*Source data*.
+--

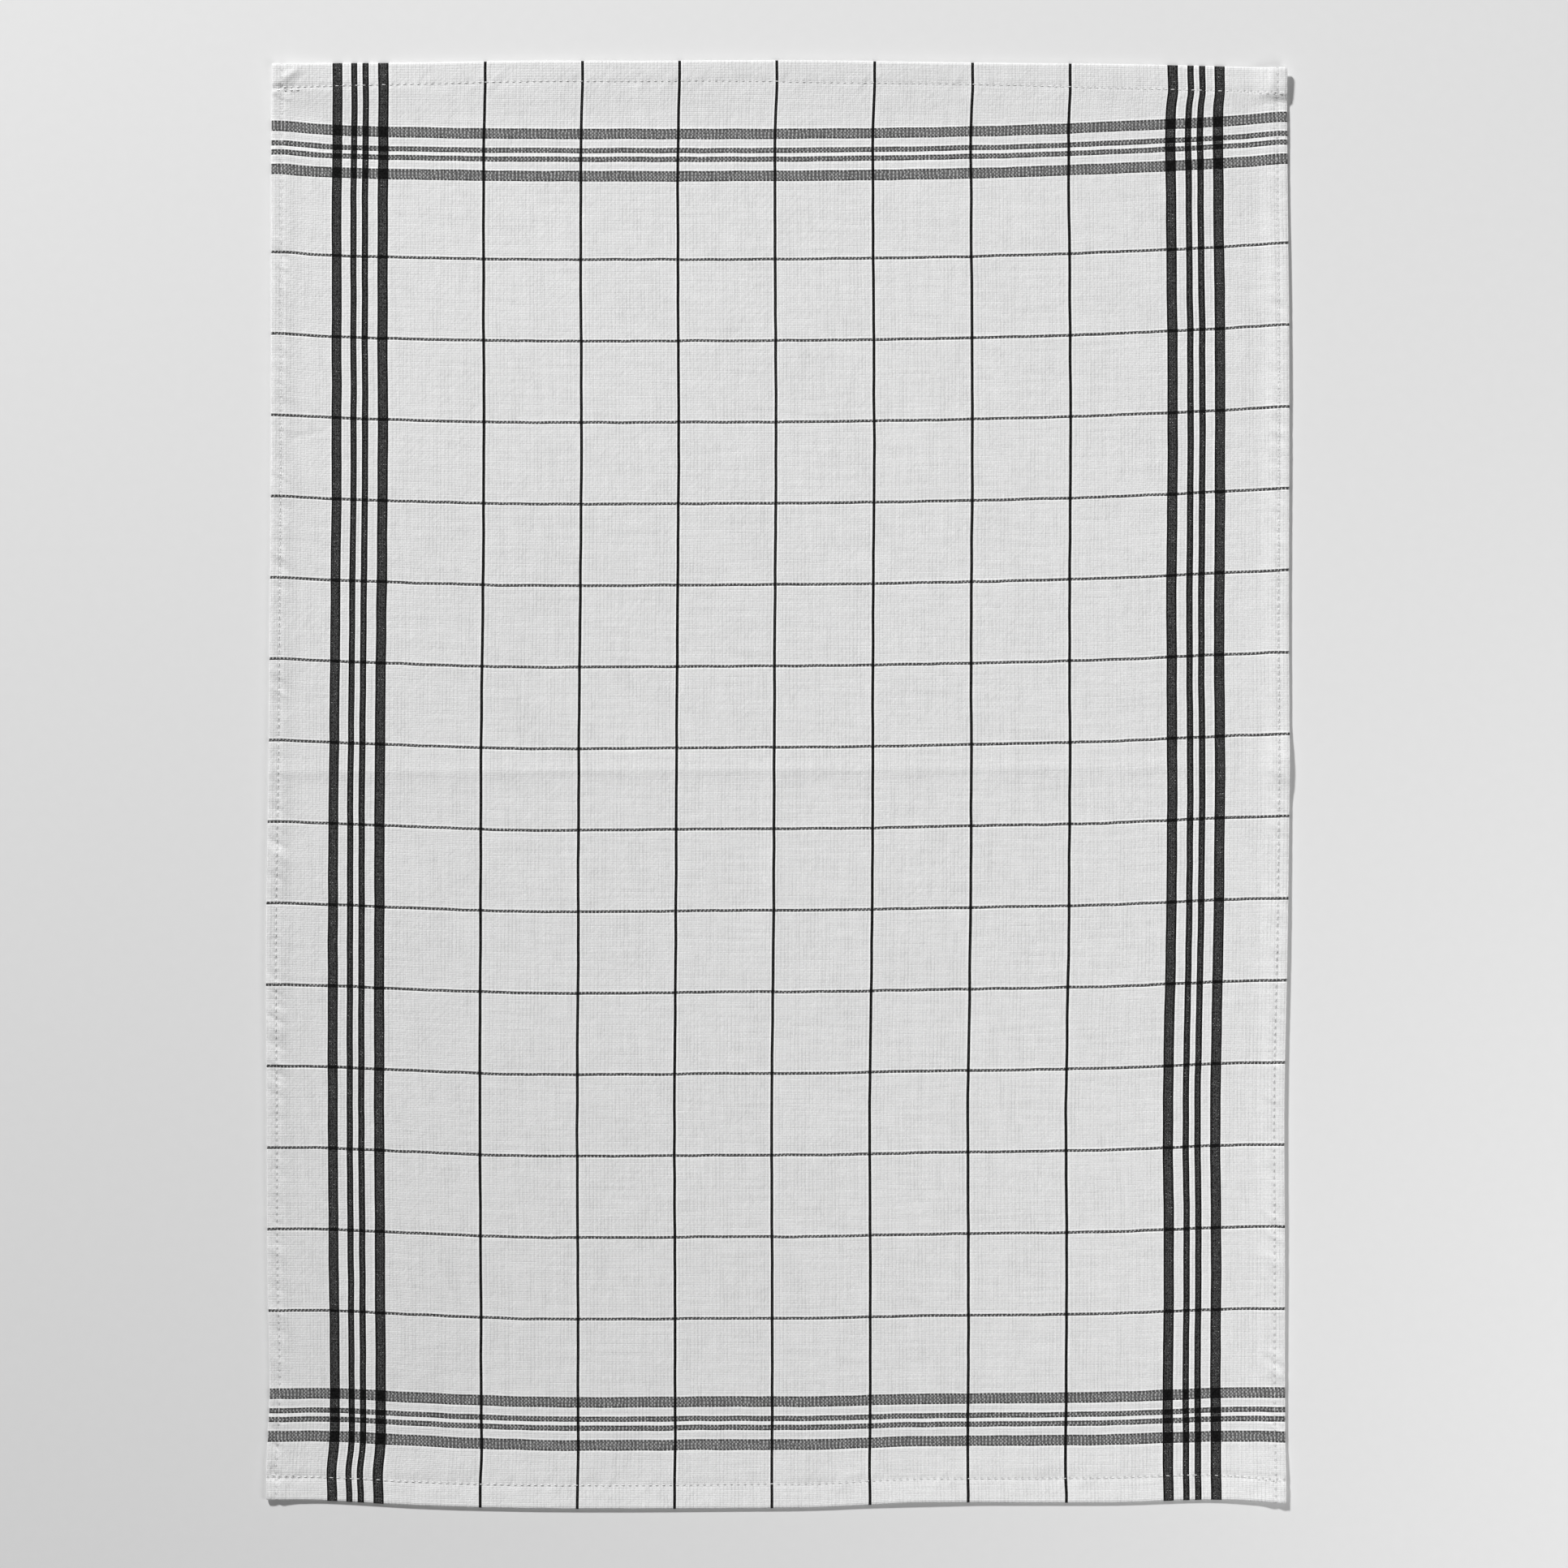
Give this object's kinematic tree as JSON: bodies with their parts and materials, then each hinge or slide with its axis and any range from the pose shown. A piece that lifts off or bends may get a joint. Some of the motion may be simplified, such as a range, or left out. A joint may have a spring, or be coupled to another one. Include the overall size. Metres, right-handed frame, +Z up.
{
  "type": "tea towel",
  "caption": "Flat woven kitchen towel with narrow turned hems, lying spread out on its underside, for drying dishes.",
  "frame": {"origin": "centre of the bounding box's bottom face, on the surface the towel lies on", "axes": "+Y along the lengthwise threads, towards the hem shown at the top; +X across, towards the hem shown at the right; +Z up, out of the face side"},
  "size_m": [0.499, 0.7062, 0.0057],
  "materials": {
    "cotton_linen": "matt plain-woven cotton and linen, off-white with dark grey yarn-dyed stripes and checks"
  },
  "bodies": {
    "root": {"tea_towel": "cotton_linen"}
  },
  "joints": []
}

+--

*The problem*. Give the data again, exactly as it stands.

*Response to the task*.
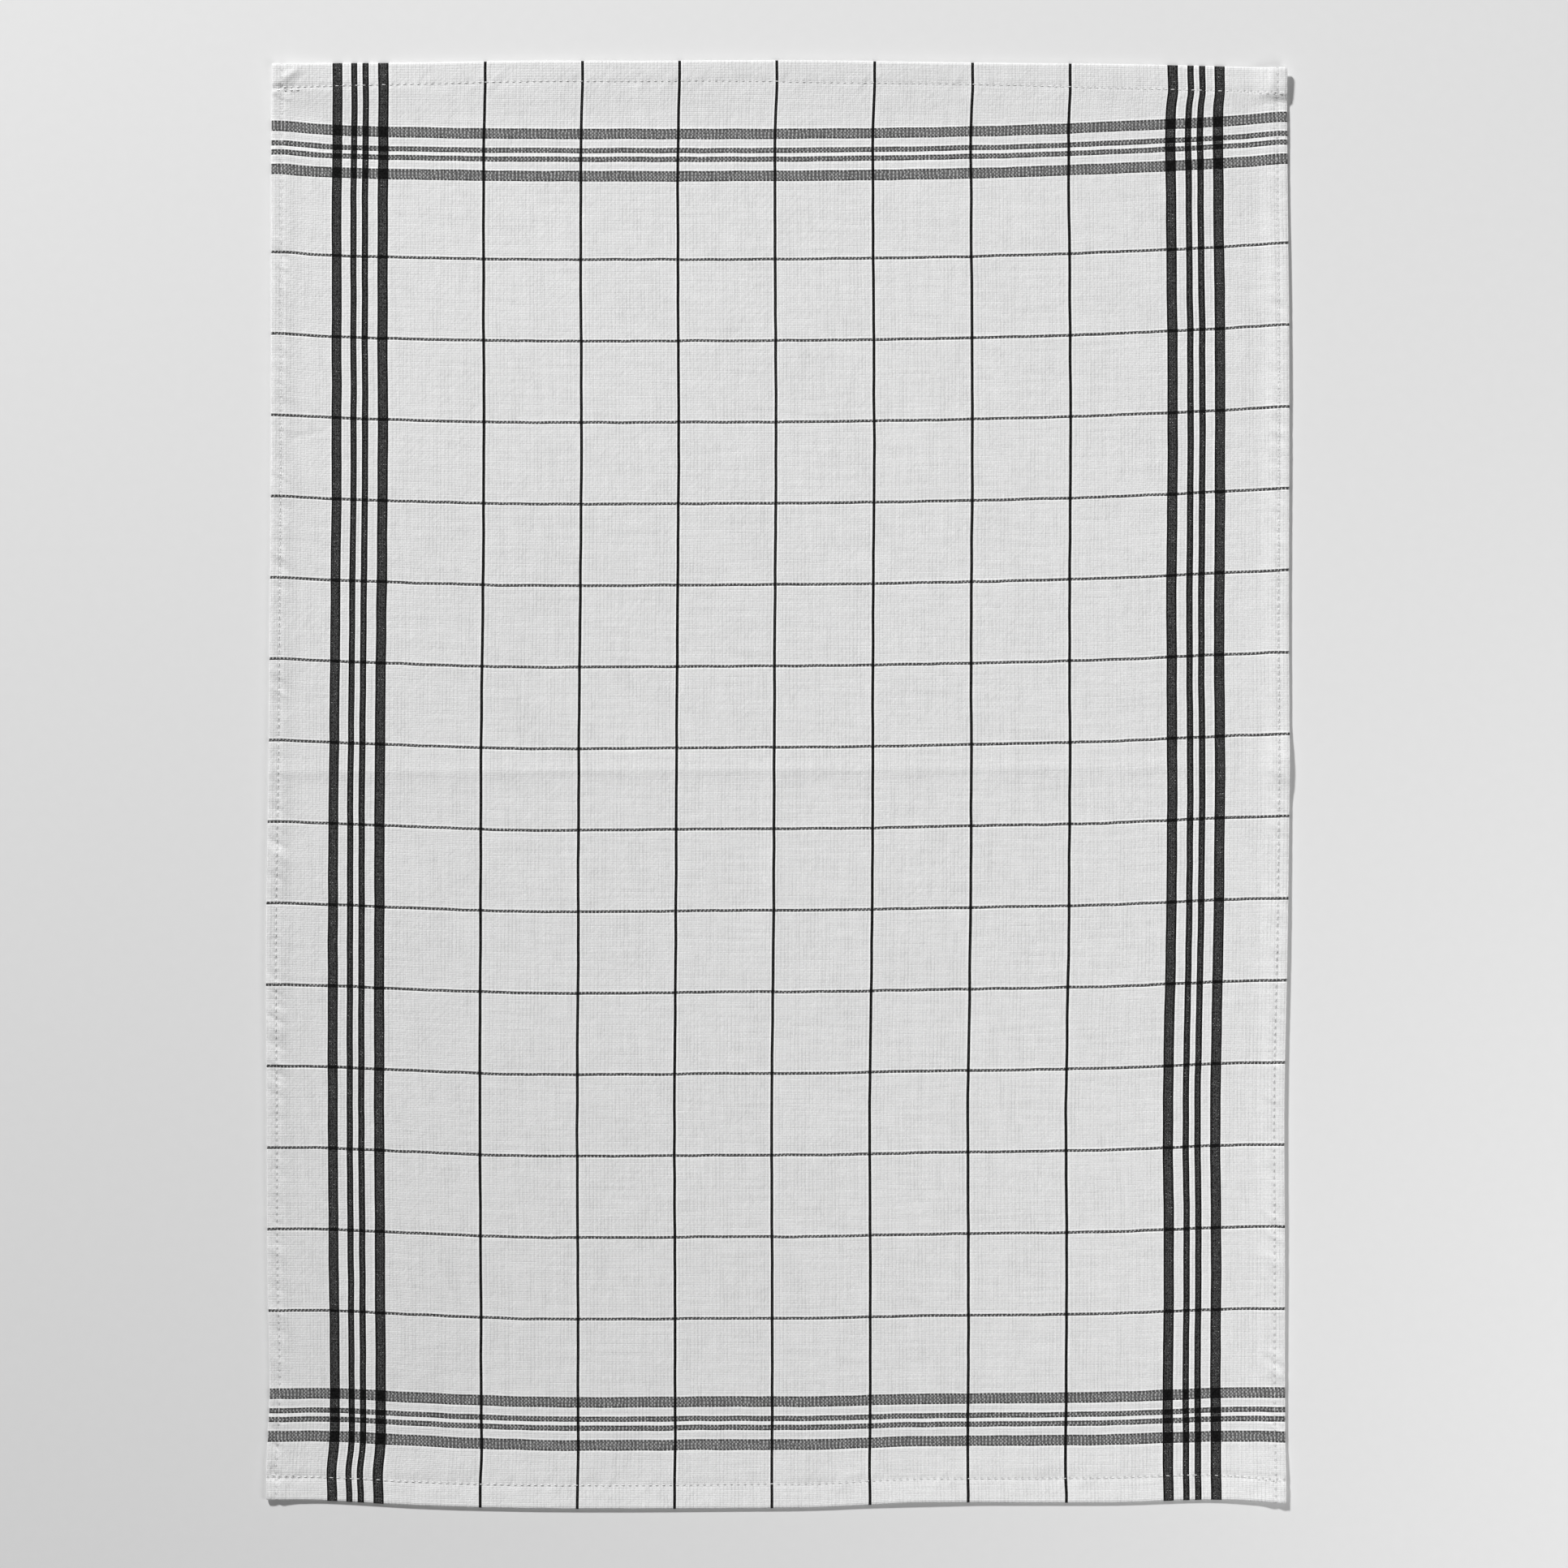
Give this object's kinematic tree as JSON: bodies with their parts and materials, then each hinge or slide with its axis and any range from the pose shown. A piece that lifts off or bends may get a joint. Some of the motion may be simplified, such as a range, or left out. A joint may have a spring, or be coupled to another one. Include the overall size. Metres, right-handed frame, +Z up.
{
  "type": "tea towel",
  "caption": "Flat woven kitchen towel with narrow turned hems, lying spread out on its underside, for drying dishes.",
  "frame": {"origin": "centre of the bounding box's bottom face, on the surface the towel lies on", "axes": "+Y along the lengthwise threads, towards the hem shown at the top; +X across, towards the hem shown at the right; +Z up, out of the face side"},
  "size_m": [0.499, 0.7062, 0.0057],
  "materials": {
    "cotton_linen": "matt plain-woven cotton and linen, off-white with dark grey yarn-dyed stripes and checks"
  },
  "bodies": {
    "root": {"tea_towel": "cotton_linen"}
  },
  "joints": []
}